Records excerpted from a collection
▼

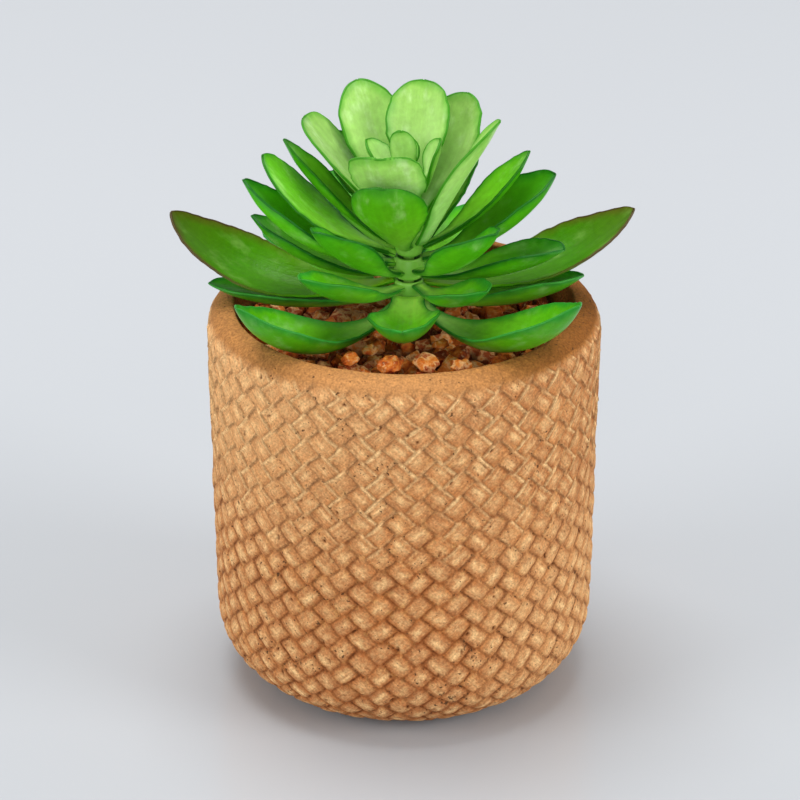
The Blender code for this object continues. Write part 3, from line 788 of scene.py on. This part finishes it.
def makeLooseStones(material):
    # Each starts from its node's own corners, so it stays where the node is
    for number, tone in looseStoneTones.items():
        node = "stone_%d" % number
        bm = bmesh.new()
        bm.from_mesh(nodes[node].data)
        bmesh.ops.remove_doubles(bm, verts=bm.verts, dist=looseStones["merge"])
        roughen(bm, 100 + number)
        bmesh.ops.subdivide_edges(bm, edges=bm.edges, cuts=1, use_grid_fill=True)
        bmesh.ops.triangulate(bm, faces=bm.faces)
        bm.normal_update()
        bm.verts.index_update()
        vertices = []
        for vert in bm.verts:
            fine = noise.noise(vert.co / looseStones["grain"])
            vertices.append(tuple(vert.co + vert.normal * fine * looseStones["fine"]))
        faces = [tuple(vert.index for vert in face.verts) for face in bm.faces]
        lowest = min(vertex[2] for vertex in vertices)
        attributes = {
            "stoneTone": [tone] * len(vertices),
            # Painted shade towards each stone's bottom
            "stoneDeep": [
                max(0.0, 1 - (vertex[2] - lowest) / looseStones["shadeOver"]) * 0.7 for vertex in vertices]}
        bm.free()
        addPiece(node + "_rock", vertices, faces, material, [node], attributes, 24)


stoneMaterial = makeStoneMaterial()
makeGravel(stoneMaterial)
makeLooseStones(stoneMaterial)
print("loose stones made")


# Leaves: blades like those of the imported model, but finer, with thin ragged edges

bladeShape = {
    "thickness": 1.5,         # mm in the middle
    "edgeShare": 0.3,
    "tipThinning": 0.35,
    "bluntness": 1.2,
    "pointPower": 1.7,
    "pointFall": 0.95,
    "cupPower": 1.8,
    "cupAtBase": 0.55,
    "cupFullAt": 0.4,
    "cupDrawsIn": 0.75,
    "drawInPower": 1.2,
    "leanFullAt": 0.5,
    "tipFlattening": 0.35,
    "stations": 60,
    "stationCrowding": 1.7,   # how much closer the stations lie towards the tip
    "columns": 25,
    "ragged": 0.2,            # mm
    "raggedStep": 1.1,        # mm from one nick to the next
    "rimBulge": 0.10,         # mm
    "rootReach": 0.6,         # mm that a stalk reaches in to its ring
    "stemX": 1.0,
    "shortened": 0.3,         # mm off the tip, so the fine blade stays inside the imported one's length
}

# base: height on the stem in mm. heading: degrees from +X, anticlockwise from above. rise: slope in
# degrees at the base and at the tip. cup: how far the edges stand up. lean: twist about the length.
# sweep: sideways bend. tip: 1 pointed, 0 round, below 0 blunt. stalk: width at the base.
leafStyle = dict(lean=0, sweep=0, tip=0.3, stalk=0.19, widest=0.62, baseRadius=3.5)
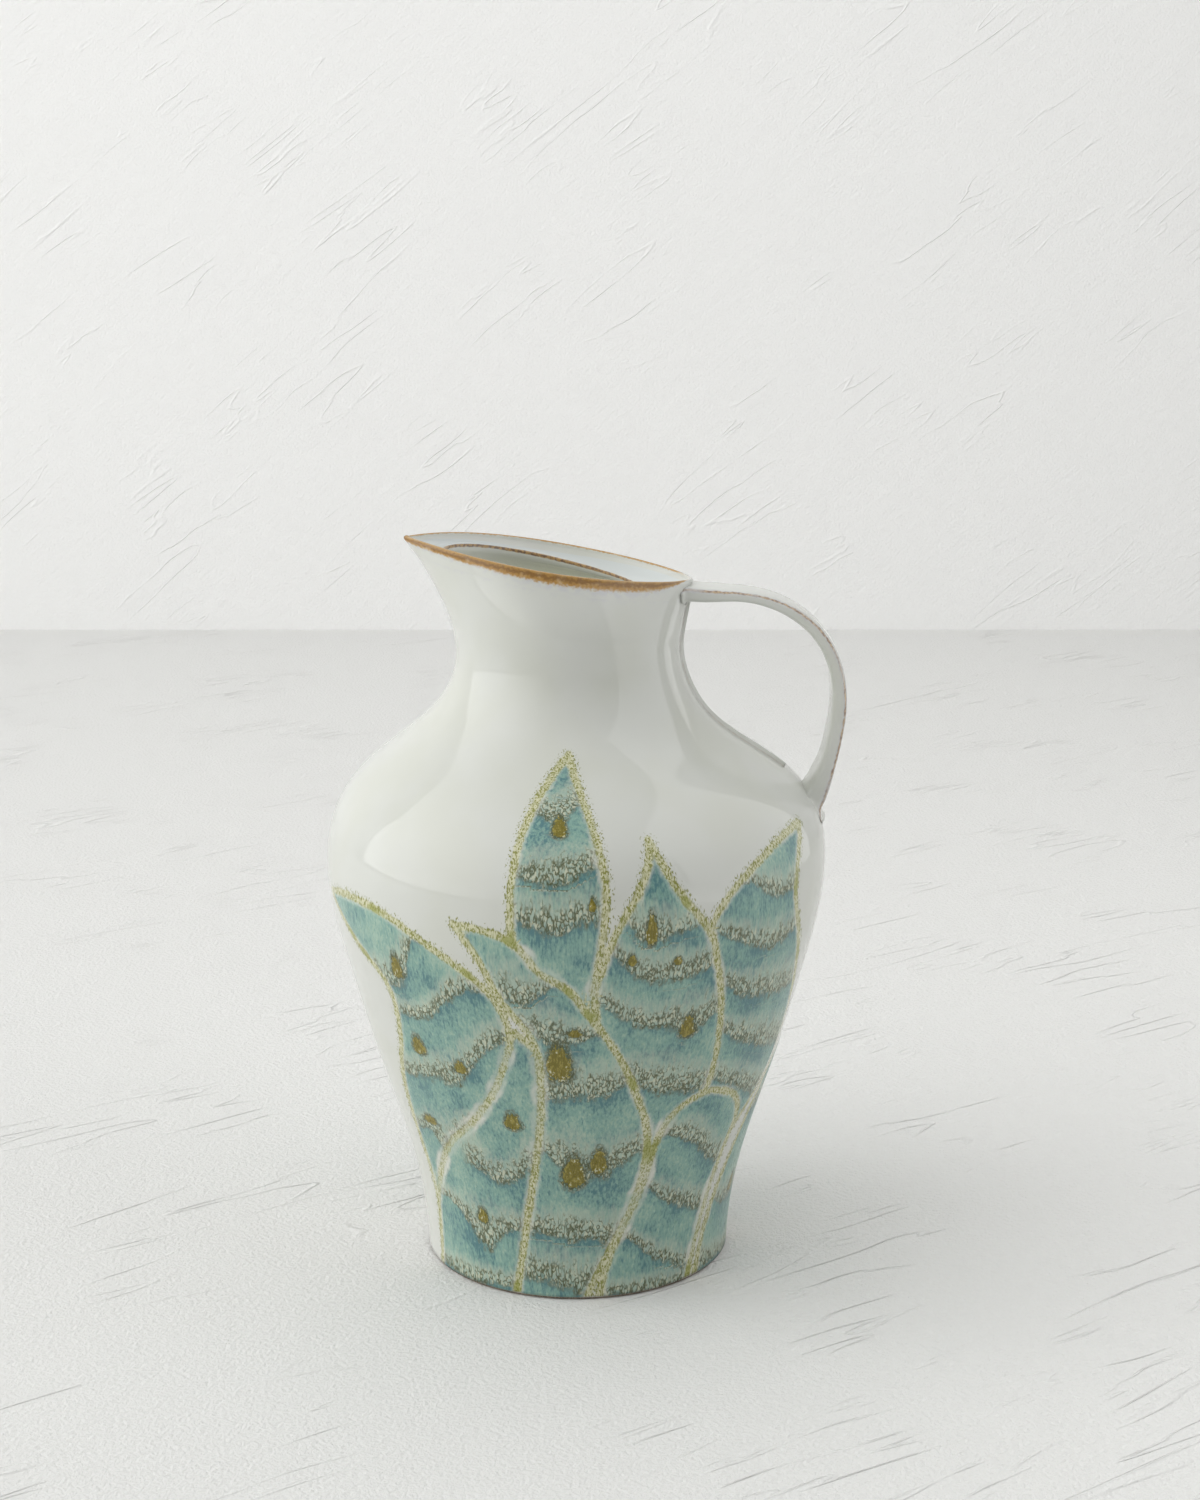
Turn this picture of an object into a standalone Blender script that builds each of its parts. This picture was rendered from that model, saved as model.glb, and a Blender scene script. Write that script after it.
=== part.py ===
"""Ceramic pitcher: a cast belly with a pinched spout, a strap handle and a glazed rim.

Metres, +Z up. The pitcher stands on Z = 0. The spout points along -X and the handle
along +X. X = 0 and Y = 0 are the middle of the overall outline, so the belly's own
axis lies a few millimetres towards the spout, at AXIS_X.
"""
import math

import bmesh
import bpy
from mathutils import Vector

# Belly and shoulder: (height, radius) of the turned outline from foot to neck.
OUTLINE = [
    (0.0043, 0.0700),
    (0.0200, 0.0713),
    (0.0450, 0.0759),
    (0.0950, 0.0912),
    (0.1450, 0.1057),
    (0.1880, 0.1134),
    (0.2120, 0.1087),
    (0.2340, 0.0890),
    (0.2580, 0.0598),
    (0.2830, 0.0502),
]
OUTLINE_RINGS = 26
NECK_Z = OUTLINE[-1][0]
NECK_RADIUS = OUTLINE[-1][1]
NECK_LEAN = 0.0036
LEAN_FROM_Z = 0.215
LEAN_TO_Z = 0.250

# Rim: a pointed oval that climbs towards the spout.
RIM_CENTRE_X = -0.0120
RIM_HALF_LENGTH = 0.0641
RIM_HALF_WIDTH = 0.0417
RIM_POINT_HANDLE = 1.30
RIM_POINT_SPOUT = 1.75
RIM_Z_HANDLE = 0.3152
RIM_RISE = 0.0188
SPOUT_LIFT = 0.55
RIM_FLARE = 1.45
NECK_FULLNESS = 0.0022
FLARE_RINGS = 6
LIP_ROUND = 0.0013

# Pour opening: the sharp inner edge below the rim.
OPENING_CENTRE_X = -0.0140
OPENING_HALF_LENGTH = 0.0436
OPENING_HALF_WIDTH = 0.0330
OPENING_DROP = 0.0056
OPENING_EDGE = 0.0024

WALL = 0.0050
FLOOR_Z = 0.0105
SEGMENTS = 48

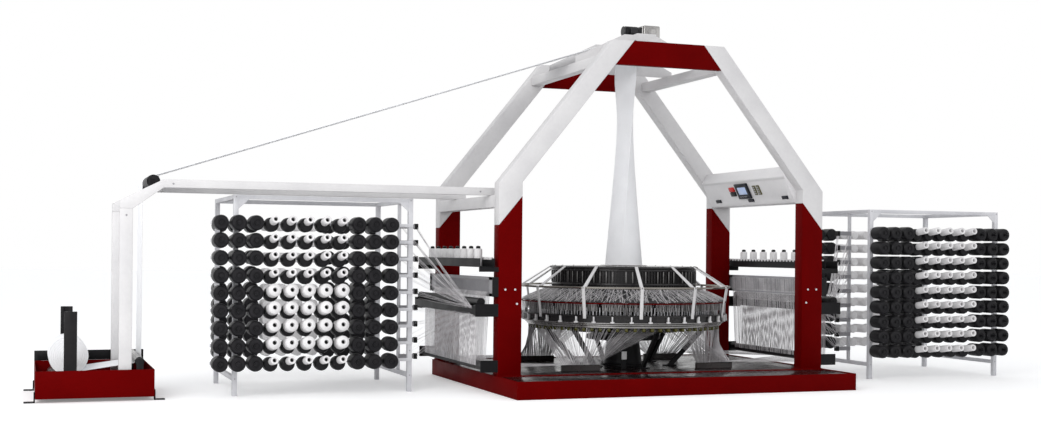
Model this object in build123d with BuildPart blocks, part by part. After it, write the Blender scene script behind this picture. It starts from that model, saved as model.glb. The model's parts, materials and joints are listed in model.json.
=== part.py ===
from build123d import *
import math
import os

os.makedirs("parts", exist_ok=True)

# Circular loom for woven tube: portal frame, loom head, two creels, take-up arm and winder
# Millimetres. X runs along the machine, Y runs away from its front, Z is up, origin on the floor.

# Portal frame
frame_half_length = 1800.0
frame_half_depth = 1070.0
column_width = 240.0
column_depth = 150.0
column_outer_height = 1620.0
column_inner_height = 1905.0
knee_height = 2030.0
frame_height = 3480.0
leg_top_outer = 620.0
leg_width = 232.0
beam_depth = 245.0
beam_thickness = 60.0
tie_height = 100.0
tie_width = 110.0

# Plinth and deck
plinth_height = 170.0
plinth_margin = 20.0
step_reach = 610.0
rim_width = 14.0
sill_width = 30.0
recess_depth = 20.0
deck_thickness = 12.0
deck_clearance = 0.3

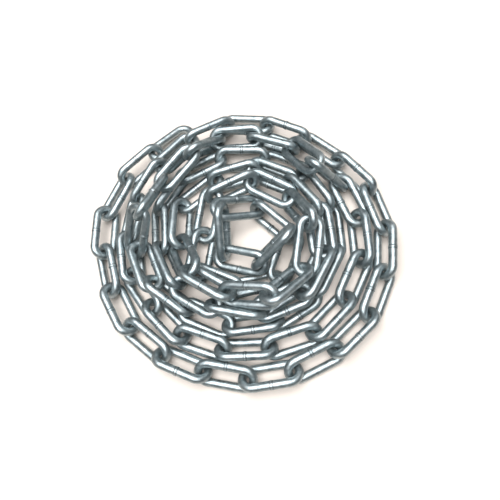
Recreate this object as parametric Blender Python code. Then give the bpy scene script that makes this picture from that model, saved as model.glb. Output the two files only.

▲

The records above must be output exactly, in full.

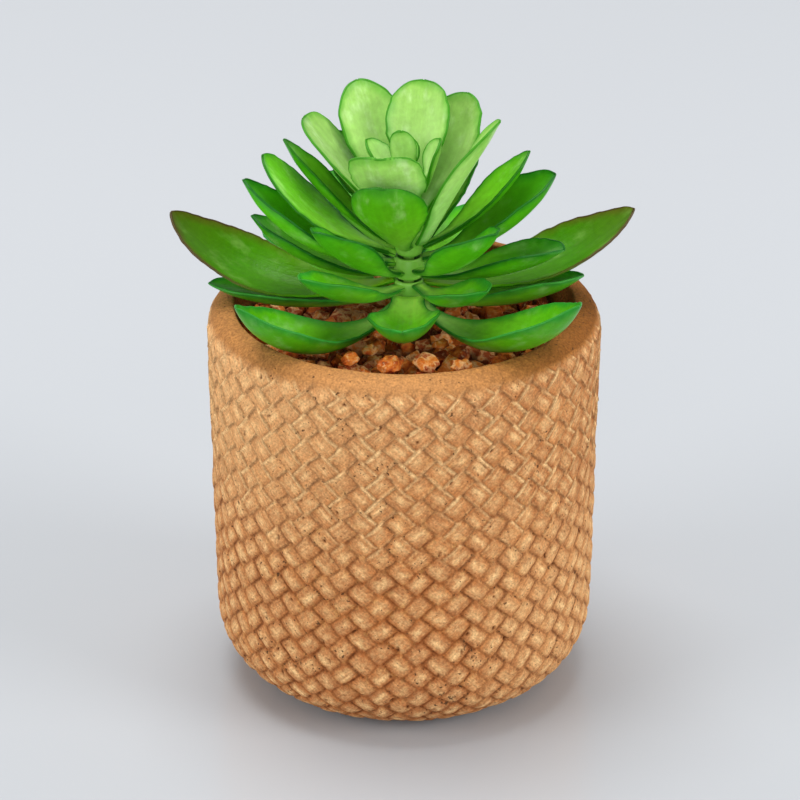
The Blender code for this object continues. Write part 3, from line 788 of scene.py on. This part finishes it.
def makeLooseStones(material):
    # Each starts from its node's own corners, so it stays where the node is
    for number, tone in looseStoneTones.items():
        node = "stone_%d" % number
        bm = bmesh.new()
        bm.from_mesh(nodes[node].data)
        bmesh.ops.remove_doubles(bm, verts=bm.verts, dist=looseStones["merge"])
        roughen(bm, 100 + number)
        bmesh.ops.subdivide_edges(bm, edges=bm.edges, cuts=1, use_grid_fill=True)
        bmesh.ops.triangulate(bm, faces=bm.faces)
        bm.normal_update()
        bm.verts.index_update()
        vertices = []
        for vert in bm.verts:
            fine = noise.noise(vert.co / looseStones["grain"])
            vertices.append(tuple(vert.co + vert.normal * fine * looseStones["fine"]))
        faces = [tuple(vert.index for vert in face.verts) for face in bm.faces]
        lowest = min(vertex[2] for vertex in vertices)
        attributes = {
            "stoneTone": [tone] * len(vertices),
            # Painted shade towards each stone's bottom
            "stoneDeep": [
                max(0.0, 1 - (vertex[2] - lowest) / looseStones["shadeOver"]) * 0.7 for vertex in vertices]}
        bm.free()
        addPiece(node + "_rock", vertices, faces, material, [node], attributes, 24)


stoneMaterial = makeStoneMaterial()
makeGravel(stoneMaterial)
makeLooseStones(stoneMaterial)
print("loose stones made")


# Leaves: blades like those of the imported model, but finer, with thin ragged edges

bladeShape = {
    "thickness": 1.5,         # mm in the middle
    "edgeShare": 0.3,
    "tipThinning": 0.35,
    "bluntness": 1.2,
    "pointPower": 1.7,
    "pointFall": 0.95,
    "cupPower": 1.8,
    "cupAtBase": 0.55,
    "cupFullAt": 0.4,
    "cupDrawsIn": 0.75,
    "drawInPower": 1.2,
    "leanFullAt": 0.5,
    "tipFlattening": 0.35,
    "stations": 60,
    "stationCrowding": 1.7,   # how much closer the stations lie towards the tip
    "columns": 25,
    "ragged": 0.2,            # mm
    "raggedStep": 1.1,        # mm from one nick to the next
    "rimBulge": 0.10,         # mm
    "rootReach": 0.6,         # mm that a stalk reaches in to its ring
    "stemX": 1.0,
    "shortened": 0.3,         # mm off the tip, so the fine blade stays inside the imported one's length
}

# base: height on the stem in mm. heading: degrees from +X, anticlockwise from above. rise: slope in
# degrees at the base and at the tip. cup: how far the edges stand up. lean: twist about the length.
# sweep: sideways bend. tip: 1 pointed, 0 round, below 0 blunt. stalk: width at the base.
leafStyle = dict(lean=0, sweep=0, tip=0.3, stalk=0.19, widest=0.62, baseRadius=3.5)
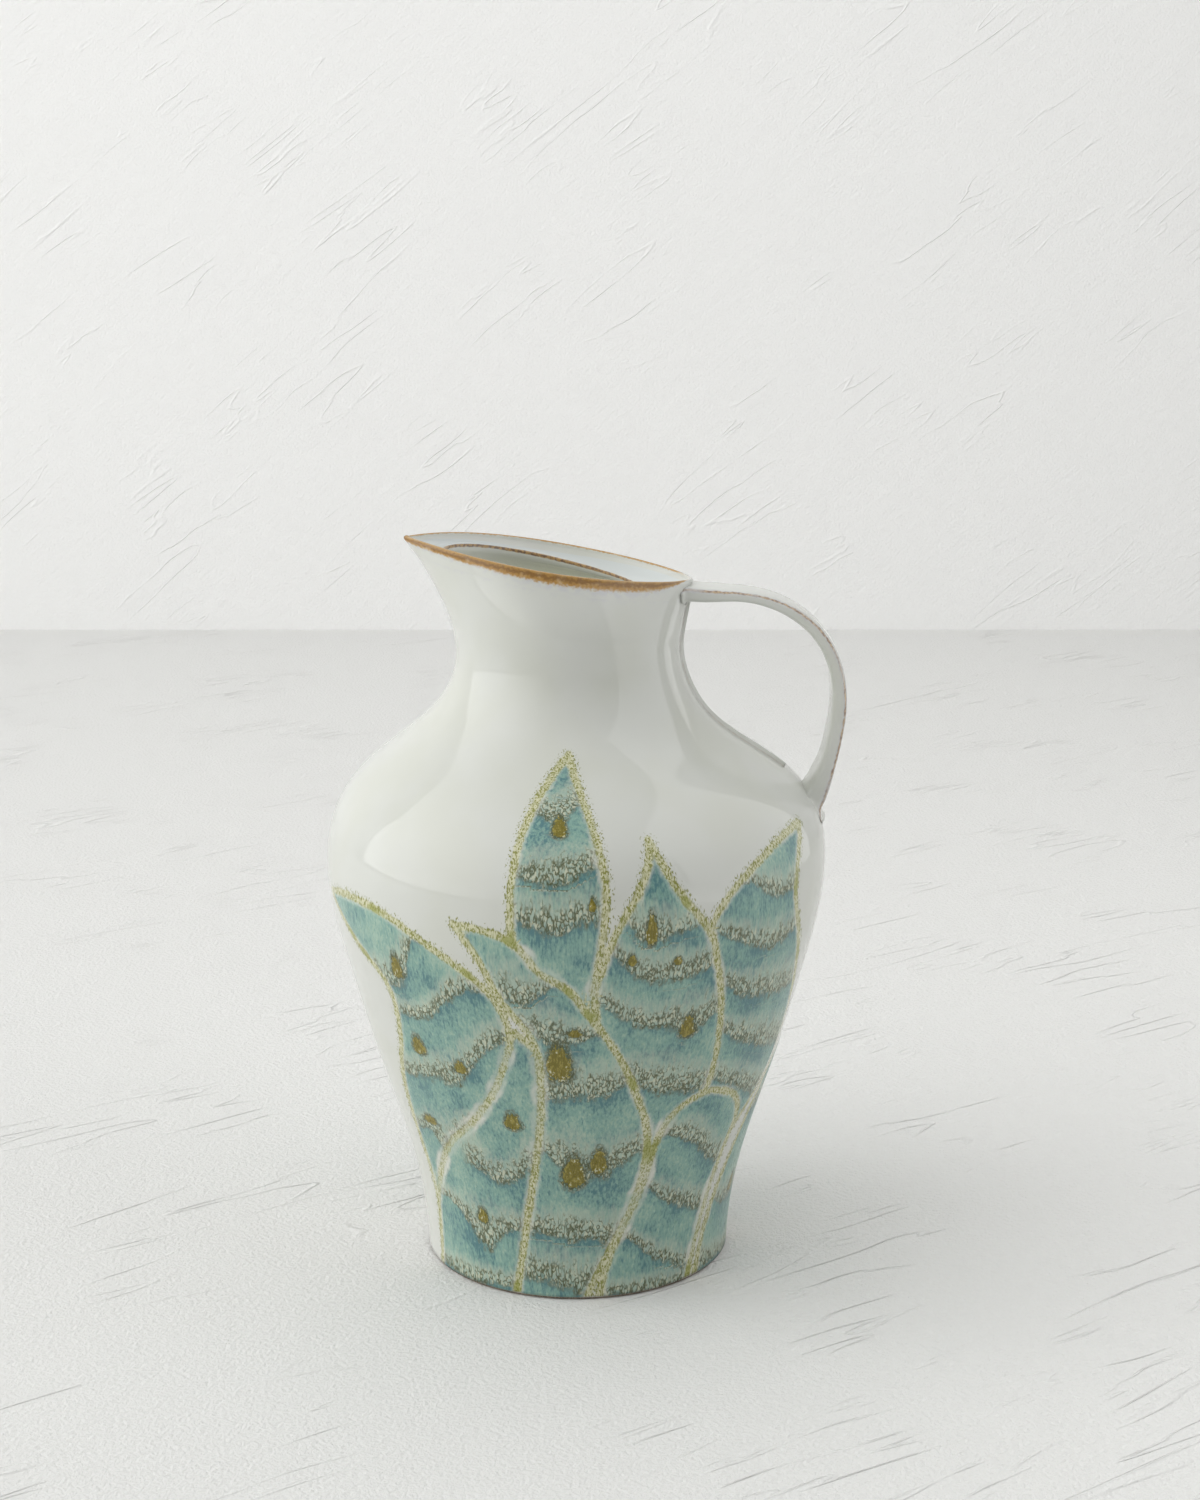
Turn this picture of an object into a standalone Blender script that builds each of its parts. This picture was rendered from that model, saved as model.glb, and a Blender scene script. Write that script after it.
=== part.py ===
"""Ceramic pitcher: a cast belly with a pinched spout, a strap handle and a glazed rim.

Metres, +Z up. The pitcher stands on Z = 0. The spout points along -X and the handle
along +X. X = 0 and Y = 0 are the middle of the overall outline, so the belly's own
axis lies a few millimetres towards the spout, at AXIS_X.
"""
import math

import bmesh
import bpy
from mathutils import Vector

# Belly and shoulder: (height, radius) of the turned outline from foot to neck.
OUTLINE = [
    (0.0043, 0.0700),
    (0.0200, 0.0713),
    (0.0450, 0.0759),
    (0.0950, 0.0912),
    (0.1450, 0.1057),
    (0.1880, 0.1134),
    (0.2120, 0.1087),
    (0.2340, 0.0890),
    (0.2580, 0.0598),
    (0.2830, 0.0502),
]
OUTLINE_RINGS = 26
NECK_Z = OUTLINE[-1][0]
NECK_RADIUS = OUTLINE[-1][1]
NECK_LEAN = 0.0036
LEAN_FROM_Z = 0.215
LEAN_TO_Z = 0.250

# Rim: a pointed oval that climbs towards the spout.
RIM_CENTRE_X = -0.0120
RIM_HALF_LENGTH = 0.0641
RIM_HALF_WIDTH = 0.0417
RIM_POINT_HANDLE = 1.30
RIM_POINT_SPOUT = 1.75
RIM_Z_HANDLE = 0.3152
RIM_RISE = 0.0188
SPOUT_LIFT = 0.55
RIM_FLARE = 1.45
NECK_FULLNESS = 0.0022
FLARE_RINGS = 6
LIP_ROUND = 0.0013

# Pour opening: the sharp inner edge below the rim.
OPENING_CENTRE_X = -0.0140
OPENING_HALF_LENGTH = 0.0436
OPENING_HALF_WIDTH = 0.0330
OPENING_DROP = 0.0056
OPENING_EDGE = 0.0024

WALL = 0.0050
FLOOR_Z = 0.0105
SEGMENTS = 48

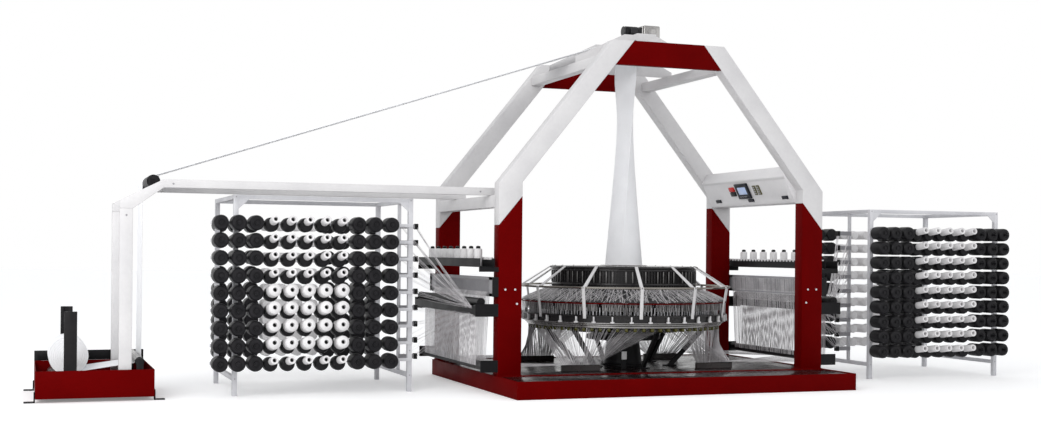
Model this object in build123d with BuildPart blocks, part by part. After it, write the Blender scene script behind this picture. It starts from that model, saved as model.glb. The model's parts, materials and joints are listed in model.json.
=== part.py ===
from build123d import *
import math
import os

os.makedirs("parts", exist_ok=True)

# Circular loom for woven tube: portal frame, loom head, two creels, take-up arm and winder
# Millimetres. X runs along the machine, Y runs away from its front, Z is up, origin on the floor.

# Portal frame
frame_half_length = 1800.0
frame_half_depth = 1070.0
column_width = 240.0
column_depth = 150.0
column_outer_height = 1620.0
column_inner_height = 1905.0
knee_height = 2030.0
frame_height = 3480.0
leg_top_outer = 620.0
leg_width = 232.0
beam_depth = 245.0
beam_thickness = 60.0
tie_height = 100.0
tie_width = 110.0

# Plinth and deck
plinth_height = 170.0
plinth_margin = 20.0
step_reach = 610.0
rim_width = 14.0
sill_width = 30.0
recess_depth = 20.0
deck_thickness = 12.0
deck_clearance = 0.3

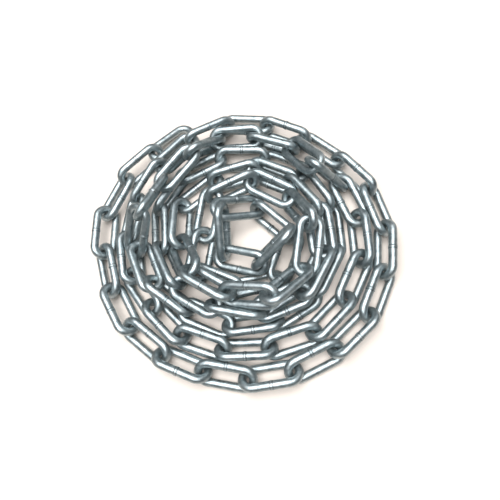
Recreate this object as parametric Blender Python code. Then give the bpy scene script that makes this picture from that model, saved as model.glb. Output the two files only.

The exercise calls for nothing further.